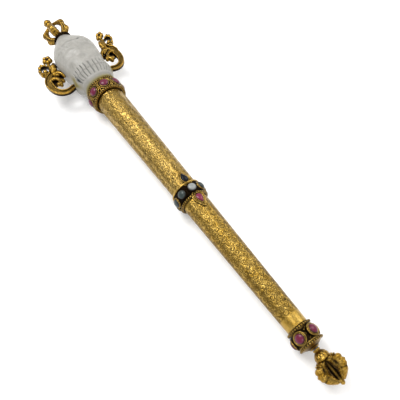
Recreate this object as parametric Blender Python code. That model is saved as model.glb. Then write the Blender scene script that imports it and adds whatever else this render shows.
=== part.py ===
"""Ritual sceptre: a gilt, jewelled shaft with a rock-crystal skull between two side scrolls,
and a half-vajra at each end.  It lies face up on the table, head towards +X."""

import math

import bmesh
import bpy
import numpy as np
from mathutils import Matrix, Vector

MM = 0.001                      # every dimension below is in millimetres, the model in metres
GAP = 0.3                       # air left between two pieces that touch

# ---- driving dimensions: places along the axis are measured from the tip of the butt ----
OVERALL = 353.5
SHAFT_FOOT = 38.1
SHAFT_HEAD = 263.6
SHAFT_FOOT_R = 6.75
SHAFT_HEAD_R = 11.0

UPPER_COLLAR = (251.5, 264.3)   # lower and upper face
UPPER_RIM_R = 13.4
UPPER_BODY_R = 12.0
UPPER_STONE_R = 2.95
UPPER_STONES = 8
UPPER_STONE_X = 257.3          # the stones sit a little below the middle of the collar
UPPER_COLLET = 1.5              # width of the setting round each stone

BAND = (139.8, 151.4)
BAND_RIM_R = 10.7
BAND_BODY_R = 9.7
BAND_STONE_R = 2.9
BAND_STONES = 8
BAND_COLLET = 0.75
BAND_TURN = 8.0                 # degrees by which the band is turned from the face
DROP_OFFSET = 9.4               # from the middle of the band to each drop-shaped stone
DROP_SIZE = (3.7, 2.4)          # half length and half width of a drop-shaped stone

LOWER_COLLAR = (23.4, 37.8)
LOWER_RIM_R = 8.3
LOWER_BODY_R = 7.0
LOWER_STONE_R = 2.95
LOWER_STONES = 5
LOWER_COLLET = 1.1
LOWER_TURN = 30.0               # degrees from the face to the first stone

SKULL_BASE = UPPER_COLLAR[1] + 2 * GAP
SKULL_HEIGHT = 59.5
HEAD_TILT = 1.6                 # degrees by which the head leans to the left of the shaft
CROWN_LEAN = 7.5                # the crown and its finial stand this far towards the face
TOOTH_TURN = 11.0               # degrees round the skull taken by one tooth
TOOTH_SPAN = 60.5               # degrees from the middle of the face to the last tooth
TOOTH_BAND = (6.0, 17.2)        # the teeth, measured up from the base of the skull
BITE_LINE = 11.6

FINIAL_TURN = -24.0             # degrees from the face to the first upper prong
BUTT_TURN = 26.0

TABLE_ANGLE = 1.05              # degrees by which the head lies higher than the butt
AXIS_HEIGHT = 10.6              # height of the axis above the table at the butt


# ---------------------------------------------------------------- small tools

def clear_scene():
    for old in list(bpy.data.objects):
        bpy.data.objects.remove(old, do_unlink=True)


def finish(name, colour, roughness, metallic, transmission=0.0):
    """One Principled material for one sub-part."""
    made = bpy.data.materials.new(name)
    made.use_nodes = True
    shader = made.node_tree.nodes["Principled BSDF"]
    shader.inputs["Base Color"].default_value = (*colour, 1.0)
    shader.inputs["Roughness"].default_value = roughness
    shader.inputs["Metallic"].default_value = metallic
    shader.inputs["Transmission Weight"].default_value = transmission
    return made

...

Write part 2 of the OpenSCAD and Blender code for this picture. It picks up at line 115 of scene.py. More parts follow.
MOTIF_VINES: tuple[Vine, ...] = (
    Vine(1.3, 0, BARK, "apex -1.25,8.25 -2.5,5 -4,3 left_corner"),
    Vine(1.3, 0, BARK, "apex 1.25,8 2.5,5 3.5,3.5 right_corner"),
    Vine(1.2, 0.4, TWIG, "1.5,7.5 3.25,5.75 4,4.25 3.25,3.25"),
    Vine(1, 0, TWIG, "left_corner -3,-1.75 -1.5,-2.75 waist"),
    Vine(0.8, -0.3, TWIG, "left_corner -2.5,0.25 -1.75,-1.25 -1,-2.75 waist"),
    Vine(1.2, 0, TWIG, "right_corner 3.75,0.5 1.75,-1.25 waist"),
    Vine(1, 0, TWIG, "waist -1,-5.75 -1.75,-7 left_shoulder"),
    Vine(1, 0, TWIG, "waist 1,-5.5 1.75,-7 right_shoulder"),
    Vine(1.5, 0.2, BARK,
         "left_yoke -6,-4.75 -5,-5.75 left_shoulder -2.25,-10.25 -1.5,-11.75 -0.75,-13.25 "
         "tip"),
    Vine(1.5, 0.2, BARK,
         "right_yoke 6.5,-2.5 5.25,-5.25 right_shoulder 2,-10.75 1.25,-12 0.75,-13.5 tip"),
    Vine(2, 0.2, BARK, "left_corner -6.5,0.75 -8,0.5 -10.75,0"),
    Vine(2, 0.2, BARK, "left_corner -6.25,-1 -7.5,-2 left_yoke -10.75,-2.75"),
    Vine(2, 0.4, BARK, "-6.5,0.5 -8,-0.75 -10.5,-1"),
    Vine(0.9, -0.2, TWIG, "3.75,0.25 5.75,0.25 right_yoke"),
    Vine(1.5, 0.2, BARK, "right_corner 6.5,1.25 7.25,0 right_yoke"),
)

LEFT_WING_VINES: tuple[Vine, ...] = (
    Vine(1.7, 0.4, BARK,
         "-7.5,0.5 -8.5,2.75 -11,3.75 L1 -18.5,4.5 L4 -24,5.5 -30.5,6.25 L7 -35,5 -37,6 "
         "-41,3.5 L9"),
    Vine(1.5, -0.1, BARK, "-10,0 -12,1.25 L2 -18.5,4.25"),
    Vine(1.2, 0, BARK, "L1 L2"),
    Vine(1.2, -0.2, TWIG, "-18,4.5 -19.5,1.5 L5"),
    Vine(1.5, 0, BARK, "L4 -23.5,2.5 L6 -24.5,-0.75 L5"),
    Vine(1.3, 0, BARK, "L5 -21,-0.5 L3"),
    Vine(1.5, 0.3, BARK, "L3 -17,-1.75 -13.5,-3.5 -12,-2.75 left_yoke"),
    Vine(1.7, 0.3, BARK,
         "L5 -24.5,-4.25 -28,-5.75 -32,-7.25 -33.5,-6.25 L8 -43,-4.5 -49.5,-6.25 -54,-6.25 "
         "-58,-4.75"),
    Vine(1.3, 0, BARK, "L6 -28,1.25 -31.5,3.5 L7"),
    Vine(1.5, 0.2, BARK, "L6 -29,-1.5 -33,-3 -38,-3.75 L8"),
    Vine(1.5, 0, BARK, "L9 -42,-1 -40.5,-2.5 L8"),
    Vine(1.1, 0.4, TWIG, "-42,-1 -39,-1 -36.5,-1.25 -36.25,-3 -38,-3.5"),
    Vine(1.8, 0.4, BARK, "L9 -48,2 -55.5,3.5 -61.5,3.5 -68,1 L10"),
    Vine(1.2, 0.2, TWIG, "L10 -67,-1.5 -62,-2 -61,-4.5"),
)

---

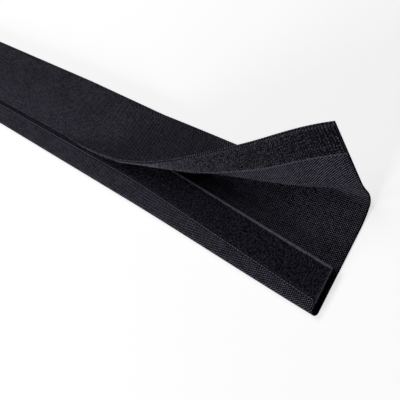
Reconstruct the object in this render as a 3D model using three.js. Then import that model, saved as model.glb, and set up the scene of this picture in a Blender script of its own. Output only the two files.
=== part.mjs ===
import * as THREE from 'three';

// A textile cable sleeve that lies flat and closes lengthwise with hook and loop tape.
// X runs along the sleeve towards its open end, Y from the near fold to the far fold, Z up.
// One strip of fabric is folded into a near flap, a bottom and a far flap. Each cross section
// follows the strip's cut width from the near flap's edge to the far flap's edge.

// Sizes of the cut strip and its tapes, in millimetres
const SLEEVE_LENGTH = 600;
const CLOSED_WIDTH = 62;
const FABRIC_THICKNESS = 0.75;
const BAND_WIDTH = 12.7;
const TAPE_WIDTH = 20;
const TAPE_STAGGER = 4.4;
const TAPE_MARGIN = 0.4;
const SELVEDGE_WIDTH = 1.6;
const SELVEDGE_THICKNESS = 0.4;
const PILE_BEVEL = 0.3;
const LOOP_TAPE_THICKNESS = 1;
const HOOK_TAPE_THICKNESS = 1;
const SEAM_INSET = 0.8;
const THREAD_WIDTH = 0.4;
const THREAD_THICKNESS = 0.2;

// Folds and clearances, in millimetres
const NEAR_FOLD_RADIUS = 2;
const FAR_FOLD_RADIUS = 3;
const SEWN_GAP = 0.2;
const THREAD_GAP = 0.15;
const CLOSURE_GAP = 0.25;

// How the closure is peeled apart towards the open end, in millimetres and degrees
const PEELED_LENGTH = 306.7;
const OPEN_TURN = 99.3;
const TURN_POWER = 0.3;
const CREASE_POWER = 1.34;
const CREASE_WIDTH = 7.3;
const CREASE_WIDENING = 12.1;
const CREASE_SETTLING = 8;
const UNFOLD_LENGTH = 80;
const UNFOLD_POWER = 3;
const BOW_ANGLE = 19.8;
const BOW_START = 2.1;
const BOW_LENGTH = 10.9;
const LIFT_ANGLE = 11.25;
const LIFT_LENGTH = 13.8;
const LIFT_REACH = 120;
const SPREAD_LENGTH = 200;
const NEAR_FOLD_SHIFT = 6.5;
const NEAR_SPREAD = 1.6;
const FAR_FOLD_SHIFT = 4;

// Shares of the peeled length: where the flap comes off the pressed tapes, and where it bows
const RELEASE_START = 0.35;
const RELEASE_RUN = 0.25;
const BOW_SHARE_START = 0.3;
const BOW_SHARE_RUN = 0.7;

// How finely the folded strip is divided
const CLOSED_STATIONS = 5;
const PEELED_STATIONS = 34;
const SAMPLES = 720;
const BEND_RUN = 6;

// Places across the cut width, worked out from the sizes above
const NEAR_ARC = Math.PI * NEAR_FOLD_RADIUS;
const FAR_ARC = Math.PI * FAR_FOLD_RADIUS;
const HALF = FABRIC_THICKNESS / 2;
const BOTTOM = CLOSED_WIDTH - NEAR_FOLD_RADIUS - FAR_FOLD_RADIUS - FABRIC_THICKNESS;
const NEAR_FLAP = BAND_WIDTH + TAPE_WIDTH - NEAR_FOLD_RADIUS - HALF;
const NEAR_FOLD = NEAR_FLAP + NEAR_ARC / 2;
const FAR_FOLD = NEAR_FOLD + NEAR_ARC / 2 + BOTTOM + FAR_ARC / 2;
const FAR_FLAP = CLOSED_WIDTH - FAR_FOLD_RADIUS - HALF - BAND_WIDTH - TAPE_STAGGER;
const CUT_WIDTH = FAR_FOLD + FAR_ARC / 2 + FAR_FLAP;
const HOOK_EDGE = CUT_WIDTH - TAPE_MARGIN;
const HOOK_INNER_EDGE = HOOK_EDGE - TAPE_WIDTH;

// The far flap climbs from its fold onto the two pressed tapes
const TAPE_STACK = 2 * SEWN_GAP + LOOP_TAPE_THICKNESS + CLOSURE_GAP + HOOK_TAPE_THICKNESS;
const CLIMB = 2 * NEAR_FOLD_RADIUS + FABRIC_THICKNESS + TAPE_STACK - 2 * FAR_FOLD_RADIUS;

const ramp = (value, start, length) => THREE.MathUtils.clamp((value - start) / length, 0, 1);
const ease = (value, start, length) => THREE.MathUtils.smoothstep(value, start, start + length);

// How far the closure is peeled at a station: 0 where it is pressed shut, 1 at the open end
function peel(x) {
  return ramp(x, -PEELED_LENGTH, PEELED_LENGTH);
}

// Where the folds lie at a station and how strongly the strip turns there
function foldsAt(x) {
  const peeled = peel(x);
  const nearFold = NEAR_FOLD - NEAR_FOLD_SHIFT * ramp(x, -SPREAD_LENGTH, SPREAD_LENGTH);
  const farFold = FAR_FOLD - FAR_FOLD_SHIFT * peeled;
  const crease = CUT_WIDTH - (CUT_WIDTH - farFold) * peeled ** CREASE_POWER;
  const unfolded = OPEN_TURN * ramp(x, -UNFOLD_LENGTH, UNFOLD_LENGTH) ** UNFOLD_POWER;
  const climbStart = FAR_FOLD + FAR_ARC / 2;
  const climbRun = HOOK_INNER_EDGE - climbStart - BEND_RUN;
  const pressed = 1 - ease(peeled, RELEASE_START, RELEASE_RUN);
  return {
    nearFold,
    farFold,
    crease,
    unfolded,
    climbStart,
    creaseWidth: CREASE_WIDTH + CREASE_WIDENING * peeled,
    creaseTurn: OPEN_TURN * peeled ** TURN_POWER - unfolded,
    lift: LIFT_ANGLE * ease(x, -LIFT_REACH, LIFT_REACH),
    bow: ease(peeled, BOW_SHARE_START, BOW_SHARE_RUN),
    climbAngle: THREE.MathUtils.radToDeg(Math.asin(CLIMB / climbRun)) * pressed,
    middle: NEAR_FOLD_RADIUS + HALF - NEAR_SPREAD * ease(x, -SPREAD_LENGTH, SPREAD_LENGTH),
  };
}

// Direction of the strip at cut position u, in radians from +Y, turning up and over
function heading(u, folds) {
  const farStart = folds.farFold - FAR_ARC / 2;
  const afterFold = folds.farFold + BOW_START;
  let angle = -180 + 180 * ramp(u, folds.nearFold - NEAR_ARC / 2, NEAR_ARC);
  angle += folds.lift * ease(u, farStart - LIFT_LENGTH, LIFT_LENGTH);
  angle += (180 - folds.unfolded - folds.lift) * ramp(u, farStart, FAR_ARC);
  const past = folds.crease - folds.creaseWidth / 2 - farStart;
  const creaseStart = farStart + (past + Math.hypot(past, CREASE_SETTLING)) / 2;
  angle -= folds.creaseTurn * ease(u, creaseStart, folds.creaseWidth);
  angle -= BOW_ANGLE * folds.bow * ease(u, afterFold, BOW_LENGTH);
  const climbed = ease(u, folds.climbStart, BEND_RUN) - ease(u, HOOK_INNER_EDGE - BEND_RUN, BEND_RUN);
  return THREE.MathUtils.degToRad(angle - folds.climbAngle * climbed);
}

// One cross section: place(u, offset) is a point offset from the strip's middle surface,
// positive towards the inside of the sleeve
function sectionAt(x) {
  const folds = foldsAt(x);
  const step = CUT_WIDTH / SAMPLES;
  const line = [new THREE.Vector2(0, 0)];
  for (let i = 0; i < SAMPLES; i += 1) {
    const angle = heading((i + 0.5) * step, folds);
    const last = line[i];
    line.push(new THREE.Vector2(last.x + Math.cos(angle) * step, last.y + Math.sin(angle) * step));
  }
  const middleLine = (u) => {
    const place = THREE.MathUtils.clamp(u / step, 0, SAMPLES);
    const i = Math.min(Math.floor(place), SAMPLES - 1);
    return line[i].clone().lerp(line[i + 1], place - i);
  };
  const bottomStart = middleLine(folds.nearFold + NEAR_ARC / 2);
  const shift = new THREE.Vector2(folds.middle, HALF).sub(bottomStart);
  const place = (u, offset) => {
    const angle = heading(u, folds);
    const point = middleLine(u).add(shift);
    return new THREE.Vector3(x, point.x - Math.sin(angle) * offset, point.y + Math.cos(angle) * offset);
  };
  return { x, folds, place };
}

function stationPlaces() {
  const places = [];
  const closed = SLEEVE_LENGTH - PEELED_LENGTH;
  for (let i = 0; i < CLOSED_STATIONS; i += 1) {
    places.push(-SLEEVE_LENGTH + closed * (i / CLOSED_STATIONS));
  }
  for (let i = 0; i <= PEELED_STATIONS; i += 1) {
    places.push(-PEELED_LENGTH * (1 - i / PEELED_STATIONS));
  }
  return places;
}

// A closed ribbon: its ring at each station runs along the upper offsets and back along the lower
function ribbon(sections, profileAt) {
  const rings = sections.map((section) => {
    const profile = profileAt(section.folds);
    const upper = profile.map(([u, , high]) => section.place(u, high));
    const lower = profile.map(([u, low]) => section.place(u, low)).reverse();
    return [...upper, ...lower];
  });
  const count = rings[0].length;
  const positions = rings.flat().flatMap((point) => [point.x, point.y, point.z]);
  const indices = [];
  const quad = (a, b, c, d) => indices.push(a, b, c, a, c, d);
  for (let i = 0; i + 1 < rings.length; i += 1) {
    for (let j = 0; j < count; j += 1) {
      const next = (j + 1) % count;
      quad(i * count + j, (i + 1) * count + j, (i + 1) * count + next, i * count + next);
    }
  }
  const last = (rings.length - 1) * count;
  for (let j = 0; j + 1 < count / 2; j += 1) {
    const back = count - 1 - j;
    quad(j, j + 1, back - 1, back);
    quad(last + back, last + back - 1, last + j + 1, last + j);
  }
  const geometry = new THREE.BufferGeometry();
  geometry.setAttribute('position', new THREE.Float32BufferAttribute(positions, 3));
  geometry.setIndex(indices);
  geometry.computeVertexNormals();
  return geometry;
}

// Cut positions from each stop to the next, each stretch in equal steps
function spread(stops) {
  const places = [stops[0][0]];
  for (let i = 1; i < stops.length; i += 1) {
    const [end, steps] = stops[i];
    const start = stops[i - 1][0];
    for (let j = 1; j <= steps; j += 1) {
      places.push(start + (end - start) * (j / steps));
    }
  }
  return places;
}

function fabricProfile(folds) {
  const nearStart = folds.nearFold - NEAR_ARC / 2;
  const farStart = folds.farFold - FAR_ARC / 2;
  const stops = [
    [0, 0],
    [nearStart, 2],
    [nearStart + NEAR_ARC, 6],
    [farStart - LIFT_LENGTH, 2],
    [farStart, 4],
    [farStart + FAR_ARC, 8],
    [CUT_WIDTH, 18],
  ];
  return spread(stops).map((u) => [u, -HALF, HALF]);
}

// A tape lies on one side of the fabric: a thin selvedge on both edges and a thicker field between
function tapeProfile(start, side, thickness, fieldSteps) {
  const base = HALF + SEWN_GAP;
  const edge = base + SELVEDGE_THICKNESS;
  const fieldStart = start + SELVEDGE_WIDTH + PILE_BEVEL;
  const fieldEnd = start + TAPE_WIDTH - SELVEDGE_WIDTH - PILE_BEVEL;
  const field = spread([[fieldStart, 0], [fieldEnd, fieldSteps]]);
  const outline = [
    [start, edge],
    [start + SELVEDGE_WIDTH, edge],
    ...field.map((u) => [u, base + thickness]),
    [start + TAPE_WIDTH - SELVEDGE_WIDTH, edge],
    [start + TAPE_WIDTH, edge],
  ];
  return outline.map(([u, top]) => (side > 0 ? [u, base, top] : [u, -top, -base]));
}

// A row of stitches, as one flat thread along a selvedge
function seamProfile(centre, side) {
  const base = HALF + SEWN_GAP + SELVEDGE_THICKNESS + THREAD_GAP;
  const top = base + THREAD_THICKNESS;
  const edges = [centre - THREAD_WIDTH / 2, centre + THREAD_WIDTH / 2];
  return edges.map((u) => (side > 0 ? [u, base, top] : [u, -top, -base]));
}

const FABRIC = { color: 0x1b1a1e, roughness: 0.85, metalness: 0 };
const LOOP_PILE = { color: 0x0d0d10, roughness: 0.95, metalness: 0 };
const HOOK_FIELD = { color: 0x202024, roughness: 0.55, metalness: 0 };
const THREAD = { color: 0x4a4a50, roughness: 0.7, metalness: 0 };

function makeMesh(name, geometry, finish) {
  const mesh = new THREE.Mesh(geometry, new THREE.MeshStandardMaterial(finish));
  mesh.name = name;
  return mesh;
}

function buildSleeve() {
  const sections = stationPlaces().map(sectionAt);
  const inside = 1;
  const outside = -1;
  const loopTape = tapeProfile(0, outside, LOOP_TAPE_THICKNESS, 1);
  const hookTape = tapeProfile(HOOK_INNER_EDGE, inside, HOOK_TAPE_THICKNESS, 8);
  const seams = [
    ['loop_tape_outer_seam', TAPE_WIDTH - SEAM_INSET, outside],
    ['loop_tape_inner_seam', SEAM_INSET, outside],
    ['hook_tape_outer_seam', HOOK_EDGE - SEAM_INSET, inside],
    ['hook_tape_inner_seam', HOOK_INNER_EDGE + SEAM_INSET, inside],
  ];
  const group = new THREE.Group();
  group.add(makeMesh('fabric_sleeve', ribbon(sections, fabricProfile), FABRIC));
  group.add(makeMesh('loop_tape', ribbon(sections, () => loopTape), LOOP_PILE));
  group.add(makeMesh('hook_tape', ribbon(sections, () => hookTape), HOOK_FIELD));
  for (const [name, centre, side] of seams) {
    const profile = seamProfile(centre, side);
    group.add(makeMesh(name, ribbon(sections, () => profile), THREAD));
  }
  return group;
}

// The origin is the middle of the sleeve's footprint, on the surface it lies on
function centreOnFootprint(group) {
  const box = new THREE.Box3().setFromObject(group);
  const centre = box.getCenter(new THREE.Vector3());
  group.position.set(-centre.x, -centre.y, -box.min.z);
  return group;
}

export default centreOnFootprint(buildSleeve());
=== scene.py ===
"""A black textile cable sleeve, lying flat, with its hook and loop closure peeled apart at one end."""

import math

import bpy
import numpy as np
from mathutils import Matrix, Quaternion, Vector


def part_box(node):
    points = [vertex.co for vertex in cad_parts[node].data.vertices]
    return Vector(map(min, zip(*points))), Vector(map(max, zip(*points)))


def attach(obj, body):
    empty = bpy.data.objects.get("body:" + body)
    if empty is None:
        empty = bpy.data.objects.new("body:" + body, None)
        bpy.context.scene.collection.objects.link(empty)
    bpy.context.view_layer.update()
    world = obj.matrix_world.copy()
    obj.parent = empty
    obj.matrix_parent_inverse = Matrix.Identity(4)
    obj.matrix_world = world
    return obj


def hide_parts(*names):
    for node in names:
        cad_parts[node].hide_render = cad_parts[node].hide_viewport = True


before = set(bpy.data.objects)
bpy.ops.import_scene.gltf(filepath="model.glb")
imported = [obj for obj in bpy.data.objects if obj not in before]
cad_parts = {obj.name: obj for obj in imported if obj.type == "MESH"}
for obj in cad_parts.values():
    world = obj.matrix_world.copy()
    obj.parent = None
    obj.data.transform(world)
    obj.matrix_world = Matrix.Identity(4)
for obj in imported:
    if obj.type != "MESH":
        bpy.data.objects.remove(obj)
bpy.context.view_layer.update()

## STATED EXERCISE
From the listing above, output exactly the run of lines that starts with the line containing "surface it lies on" and ends with the line containing "before = set(bpy.data.objects)".

## THE COMPLETED TASK
// The origin is the middle of the sleeve's footprint, on the surface it lies on
function centreOnFootprint(group) {
  const box = new THREE.Box3().setFromObject(group);
  const centre = box.getCenter(new THREE.Vector3());
  group.position.set(-centre.x, -centre.y, -box.min.z);
  return group;
}

export default centreOnFootprint(buildSleeve());
=== scene.py ===
"""A black textile cable sleeve, lying flat, with its hook and loop closure peeled apart at one end."""

import math

import bpy
import numpy as np
from mathutils import Matrix, Quaternion, Vector


def part_box(node):
    points = [vertex.co for vertex in cad_parts[node].data.vertices]
    return Vector(map(min, zip(*points))), Vector(map(max, zip(*points)))


def attach(obj, body):
    empty = bpy.data.objects.get("body:" + body)
    if empty is None:
        empty = bpy.data.objects.new("body:" + body, None)
        bpy.context.scene.collection.objects.link(empty)
    bpy.context.view_layer.update()
    world = obj.matrix_world.copy()
    obj.parent = empty
    obj.matrix_parent_inverse = Matrix.Identity(4)
    obj.matrix_world = world
    return obj


def hide_parts(*names):
    for node in names:
        cad_parts[node].hide_render = cad_parts[node].hide_viewport = True


before = set(bpy.data.objects)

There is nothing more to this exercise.